The overall consequence of this charming combination of change and tradition is probably the least hated German World Cup team in living memory.

But maybe the Germans are better off being hated. The cliché that invariably travels with them, “never write off the Germans”, is worth rolling out again, though without much conviction this year. This is not the Germany of Franz Beckenbauer, the great player of the 1970s who was, briefly, a great manager, lifting the World Cup both as playing captain in 1974 and as West German manager in 1990. Since Germany began playing as a unified country, it has never done better than the runner-up position earned in 2002.

Every four years soccer fans approach the World Cup looking at what appears to be a limited German team and try to think the unthinkable: could Germany — three times winners, seven times finalists — actually be knocked-out in the group phase, for the first time ever? Well, the Germans have not even lost a group game since 1986 (when they nonetheless rolled on to the final), but they are not necessarily safe this time, with only two teams to proceed from a four-team group that includes the rising talents of Serbia, the African power Ghana and the doggedly defensive Australia — the ‘Socceroos’ will surely try to squeeze the Germans into a dull draw in their first game on June 13th.
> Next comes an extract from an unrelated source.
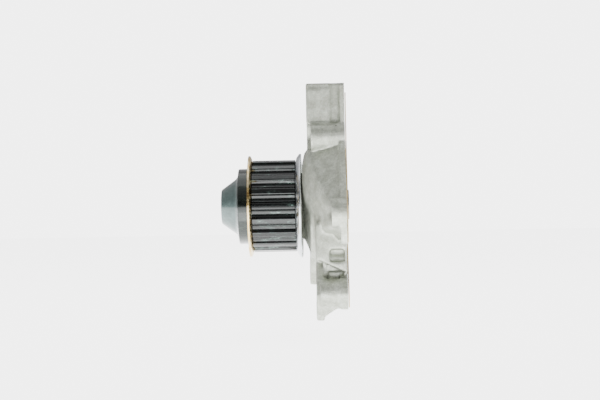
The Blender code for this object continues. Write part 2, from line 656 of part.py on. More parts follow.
make_housing(cast_aluminium)
make_gasket(gasket_paper)
make_sprocket(black_oxide_steel)
make_flanges(yellow_zinc, bright_zinc)
make_bearing(bearing_steel, nitrile_rubber, cage_nylon, bearing_steel)
make_shaft(bearing_steel)
make_seal(seal_brass, nitrile_rubber, bearing_steel, seal_carbon, alumina_ceramic)
make_impeller(cast_iron)
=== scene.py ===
"""The looks of a timing-belt water pump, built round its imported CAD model, in metres.

The rotor turns about the X axis with the sprocket's nose towards -X, and +Z is up. Every finished
piece sits at the origin with its place in its mesh, and rides with the body of the pump that carries it.
"""

import math

import bmesh
import bpy
from mathutils import Matrix, Vector


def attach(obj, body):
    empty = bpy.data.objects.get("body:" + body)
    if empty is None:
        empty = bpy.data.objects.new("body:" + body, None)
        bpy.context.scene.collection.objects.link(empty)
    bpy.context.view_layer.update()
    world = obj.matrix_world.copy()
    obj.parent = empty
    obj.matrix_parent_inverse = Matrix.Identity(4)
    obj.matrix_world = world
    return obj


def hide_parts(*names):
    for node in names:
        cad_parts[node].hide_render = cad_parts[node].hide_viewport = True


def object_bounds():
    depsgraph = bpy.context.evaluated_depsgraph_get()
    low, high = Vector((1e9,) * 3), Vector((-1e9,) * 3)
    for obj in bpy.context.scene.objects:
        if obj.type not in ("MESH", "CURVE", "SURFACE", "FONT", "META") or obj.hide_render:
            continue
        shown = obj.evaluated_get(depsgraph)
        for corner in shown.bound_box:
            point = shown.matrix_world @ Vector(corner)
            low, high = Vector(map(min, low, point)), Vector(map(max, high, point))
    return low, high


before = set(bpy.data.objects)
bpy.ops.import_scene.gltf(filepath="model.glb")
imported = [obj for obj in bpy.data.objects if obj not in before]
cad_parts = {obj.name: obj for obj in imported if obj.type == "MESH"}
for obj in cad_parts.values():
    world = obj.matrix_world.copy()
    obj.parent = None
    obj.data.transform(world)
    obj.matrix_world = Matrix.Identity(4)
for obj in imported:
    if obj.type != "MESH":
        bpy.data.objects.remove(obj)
CAD_LOW, CAD_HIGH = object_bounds()
AXIS = Vector((0.0, 0.0))


# ---------------------------------------------------------------------------------------------
# Housing. The real piece is one pressure die casting in aluminium, blasted with fine shot, so its
# skin is dull and grainy with small gas pits. The block face, bores, bolt holes and bolt seats are
# machined bright afterwards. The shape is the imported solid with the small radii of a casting.

def linear(code):
    """The linear colour of an sRGB hex code such as "A0B1C2"."""
    parts = [int(code[i:i + 2], 16) / 255 for i in (0, 2, 4)]
    return tuple(c / 12.92 if c <= 0.04045 else ((c + 0.055) / 1.055) ** 2.4 for c in parts) + (1.0,)


def add(tree, kind, inputs=None, **settings):
    """Adds a node with its settings. An input is a value, or a socket to link from."""
    made = tree.nodes.new(kind)
    for name, value in settings.items():
        setattr(made, name, value)
    for name, value in (inputs or {}).items():
        if isinstance(value, bpy.types.NodeSocket):
            tree.links.new(value, made.inputs[name])
        else:
            made.inputs[name].default_value = value
    return made


def ramp(tree, value, stops):
    """A colour ramp over a value, from (position, hex code) stops."""
    made = add(tree, "ShaderNodeValToRGB", {"Fac": value})
    ends = made.color_ramp.elements
    while len(ends) < len(stops):
        ends.new(0.5)
    for end, (position, code) in zip(ends, stops):
        end.position = position
        end.color = linear(code)
    return made.outputs["Color"]


def spread(tree, value, low, high, to_low=0.0, to_high=1.0):
    """Maps a value smoothly from one range to another, clamped."""
    made = add(tree, "ShaderNodeMapRange", {
        "Value": value, "From Min": low, "From Max": high, "To Min": to_low, "To Max": to_high,
    }, interpolation_type="SMOOTHSTEP")
    return made.outputs["Result"]


def maths(tree, operation, first, second=0.0):
    """The result of a Math node, whose inputs are values or sockets."""
    made = add(tree, "ShaderNodeMath", {0: first, 1: second}, operation=operation)
    return made.outputs["Value"]


def noise(tree, vector, size, detail=3.0, roughness=0.5):
    """Noise whose grains are about the given size in metres."""
    made = add(tree, "ShaderNodeTexNoise", {
        "Vector": vector, "Scale": 1.0 / size, "Detail": detail, "Roughness": roughness,
    })
    return made.outputs["Fac"]


def blend(tree, amount, first, second):
    """Mixes two colours, each a socket or a linear colour."""
    made = add(tree, "ShaderNodeMix", data_type="RGBA")
    for socket, value in ((made.inputs[0], amount), (made.inputs[6], first), (made.inputs[7], second)):
        if isinstance(value, bpy.types.NodeSocket):
            tree.links.new(value, socket)
        else:
            socket.default_value = value
    return made.outputs[2]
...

The tournament draw has kept the Dutch and Germans apart until at least the semi-final, or, if they both win their groups, the final. While there is something to be said for northern European teams in this World Cup, as the South African winter in June and July won’t tax them with undue heat, it’s hard to see these Dutch or Germans toiling to a renewal of their old rivalry in such late stages. Sadly, North Korea and South Korea are similarly separated, and considerably less likely to progress that far. We will probably have to find some other local hatreds to entertain us: how about the off-chance of Serbia vs Slovenia in the second round, or, just maybe, USA vs Mexico in the quarters?